Turner proposes database checks for visa-waiver visitors
- By Dibya Sarkar
- Jun 14, 2004
Rep. Jim Turner (D-Texas) introduced a bill today that would require the Homeland Security Department to check travelers from visa-waiver countries against existing terrorist databases before they come to this country. It would also provide a one-year extension for those countries to provide passports with biometric identifiers, which are now required by U.S. law.
He said the bill would close a critical security gap.
"As we all know it's highly likely al Qaeda or other terrorists could fly from or have citizenship in these countries and could come to our shores without any kind of visa under this visa-waiver program," said Turner, the ranking Democrat on the House Select Homeland Security Committee, during a phone conference with reporters.

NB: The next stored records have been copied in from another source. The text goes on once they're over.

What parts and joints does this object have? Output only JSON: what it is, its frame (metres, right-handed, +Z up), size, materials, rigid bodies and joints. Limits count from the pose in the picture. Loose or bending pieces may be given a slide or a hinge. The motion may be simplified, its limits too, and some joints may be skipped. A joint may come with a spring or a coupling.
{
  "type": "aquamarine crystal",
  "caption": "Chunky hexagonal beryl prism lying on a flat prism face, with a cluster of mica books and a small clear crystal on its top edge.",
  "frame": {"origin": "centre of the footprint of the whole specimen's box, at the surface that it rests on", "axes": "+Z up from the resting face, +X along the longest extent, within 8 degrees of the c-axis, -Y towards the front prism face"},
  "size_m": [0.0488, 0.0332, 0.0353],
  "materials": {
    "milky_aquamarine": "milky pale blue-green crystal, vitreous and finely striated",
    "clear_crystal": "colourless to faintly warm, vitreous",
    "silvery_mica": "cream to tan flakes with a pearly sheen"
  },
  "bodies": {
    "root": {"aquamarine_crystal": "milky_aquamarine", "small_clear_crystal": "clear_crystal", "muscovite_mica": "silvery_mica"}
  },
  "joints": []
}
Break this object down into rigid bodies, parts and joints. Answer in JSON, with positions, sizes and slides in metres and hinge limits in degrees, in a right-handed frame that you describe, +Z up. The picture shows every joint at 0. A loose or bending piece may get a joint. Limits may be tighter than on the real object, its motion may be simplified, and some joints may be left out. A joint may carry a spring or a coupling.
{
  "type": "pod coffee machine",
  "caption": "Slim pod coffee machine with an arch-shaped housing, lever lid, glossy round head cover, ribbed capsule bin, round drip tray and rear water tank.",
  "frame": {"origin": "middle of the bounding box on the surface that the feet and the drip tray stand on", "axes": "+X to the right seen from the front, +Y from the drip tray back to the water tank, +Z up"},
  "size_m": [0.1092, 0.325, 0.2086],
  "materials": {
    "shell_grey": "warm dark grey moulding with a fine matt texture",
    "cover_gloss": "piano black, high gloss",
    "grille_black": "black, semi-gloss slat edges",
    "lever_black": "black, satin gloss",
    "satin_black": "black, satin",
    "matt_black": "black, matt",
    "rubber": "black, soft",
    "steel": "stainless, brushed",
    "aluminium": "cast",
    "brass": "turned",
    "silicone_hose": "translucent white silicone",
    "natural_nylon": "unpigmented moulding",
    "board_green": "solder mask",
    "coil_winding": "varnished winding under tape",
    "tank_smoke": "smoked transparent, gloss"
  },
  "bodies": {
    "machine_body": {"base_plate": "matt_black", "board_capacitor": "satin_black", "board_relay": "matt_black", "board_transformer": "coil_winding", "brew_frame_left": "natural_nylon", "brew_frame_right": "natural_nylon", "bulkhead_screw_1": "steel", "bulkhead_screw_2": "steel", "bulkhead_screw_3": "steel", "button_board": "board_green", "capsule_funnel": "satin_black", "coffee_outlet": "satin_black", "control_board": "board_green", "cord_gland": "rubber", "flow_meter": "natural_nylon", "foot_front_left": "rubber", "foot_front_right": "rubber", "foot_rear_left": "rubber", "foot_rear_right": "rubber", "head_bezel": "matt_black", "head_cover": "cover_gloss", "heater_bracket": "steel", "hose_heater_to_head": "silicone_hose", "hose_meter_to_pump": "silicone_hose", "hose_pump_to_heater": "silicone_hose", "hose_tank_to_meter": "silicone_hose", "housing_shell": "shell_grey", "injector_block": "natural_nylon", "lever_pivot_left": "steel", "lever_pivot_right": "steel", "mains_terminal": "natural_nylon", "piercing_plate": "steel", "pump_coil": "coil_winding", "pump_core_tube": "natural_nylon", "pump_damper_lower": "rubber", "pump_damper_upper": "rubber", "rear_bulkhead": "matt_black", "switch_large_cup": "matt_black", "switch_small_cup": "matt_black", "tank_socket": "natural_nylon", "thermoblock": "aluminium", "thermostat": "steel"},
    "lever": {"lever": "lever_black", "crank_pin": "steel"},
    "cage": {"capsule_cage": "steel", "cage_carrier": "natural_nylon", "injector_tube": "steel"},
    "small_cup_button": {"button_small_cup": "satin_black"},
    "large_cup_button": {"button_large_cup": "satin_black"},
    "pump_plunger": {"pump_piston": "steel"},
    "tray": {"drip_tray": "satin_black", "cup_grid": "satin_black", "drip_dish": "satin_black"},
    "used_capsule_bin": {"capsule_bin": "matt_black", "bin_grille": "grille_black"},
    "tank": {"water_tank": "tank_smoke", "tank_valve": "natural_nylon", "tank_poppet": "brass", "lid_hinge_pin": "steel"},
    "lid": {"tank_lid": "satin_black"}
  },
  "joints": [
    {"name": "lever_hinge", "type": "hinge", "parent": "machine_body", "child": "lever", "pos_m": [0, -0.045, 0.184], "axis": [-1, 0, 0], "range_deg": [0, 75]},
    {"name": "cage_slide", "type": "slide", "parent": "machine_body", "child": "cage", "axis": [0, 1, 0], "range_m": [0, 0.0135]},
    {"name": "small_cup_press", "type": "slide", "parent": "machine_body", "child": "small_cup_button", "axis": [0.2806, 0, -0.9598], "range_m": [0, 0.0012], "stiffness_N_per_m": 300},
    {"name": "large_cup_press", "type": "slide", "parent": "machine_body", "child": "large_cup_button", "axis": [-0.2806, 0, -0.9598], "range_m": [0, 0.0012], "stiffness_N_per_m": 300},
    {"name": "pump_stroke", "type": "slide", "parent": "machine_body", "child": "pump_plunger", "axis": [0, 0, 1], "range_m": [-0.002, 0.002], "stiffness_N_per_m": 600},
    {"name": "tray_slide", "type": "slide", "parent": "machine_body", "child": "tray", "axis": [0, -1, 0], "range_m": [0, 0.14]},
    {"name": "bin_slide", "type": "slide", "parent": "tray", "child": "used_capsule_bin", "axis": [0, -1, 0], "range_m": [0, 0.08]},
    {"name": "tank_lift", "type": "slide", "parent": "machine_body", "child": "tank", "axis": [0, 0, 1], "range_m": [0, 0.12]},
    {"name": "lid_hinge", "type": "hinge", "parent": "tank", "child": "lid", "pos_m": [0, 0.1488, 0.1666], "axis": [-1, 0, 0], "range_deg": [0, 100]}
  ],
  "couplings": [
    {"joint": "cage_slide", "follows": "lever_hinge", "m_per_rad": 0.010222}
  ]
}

Turner said the bill — the Safe Efficient Coordinated Unified Revitalized Enhanced (SECURE) Visa Waiver Act — requires a biographical check of passengers who fly from 27 visa-waiver countries. The information must be compared to two federal databases: the State Department's Consular Lookout and Support System (CLASS) and the Customs and Border Protection's Interagency Border Inspections System (IBIS).
CLASS matches information to individual visa applicants and is linked to records in other federal agencies, including the FBI, Customs and Border Protection, the Drug Enforcement Administration and the intelligence community. IBIS is used by personnel in 20 different federal agencies for clearance at ports of entry. It tracks data on suspect individuals, businesses, vehicles, aircraft and vessels. Officials can use it to access national criminal records on wanted persons, stolen vehicles, vessels or firearms, license information, criminal histories and other information.
"We're suggesting that from these countries where the visa is waived, that we should do a check in advance of all the passengers that get on these planes," Turner said. "We're not requiring a visa, but we could utilize the same watch list to check to see if these people boarding these planes should be flagged."
Turner said his bill provides for more meaningful security than two House and Senate bills that simply provide a one-year extension to a deadline for visa-waiver countries to provide machine-readable passports with biometric information. SECURE would also allow DHS officials to grant two successive six-month extensions if countries show good faith and evidence they're working toward an acceptable passport.
State and DHS officials have favored a two-year extension to the Oct. 26 deadline, established by the Enhanced Border Security and Visa Entry Reform Act of 2002. Many countries have found that building machine-readable passport is a technologically complex task. It's not a question of will, but means and time, they said.
Some congressional lawmakers have been hesitant to grant an extension, but many also said visitors from countries such as the United Kingdom, France and Japan may think it's too cumbersome to apply for U.S. visas and instead opt to travel elsewhere.
DHS officials will begin processing travelers from visa-waiver countries through the U.S. Visitor and Immigrant Status Indicator Technology program Sept. 30. Turner said travelers may also provide biographic information to airlines or travel agents who can submit the information to the federal government. Travelers can submit the data via a secure Web site. He said he didn't think that would be a problem because they provide that cooperation at this time.
"All it is, is a matter of utilizing that system to be sure that we don't have people coming from visa-wavier countries that have a record that would indicate they may be a danger or threat to the United States," he said.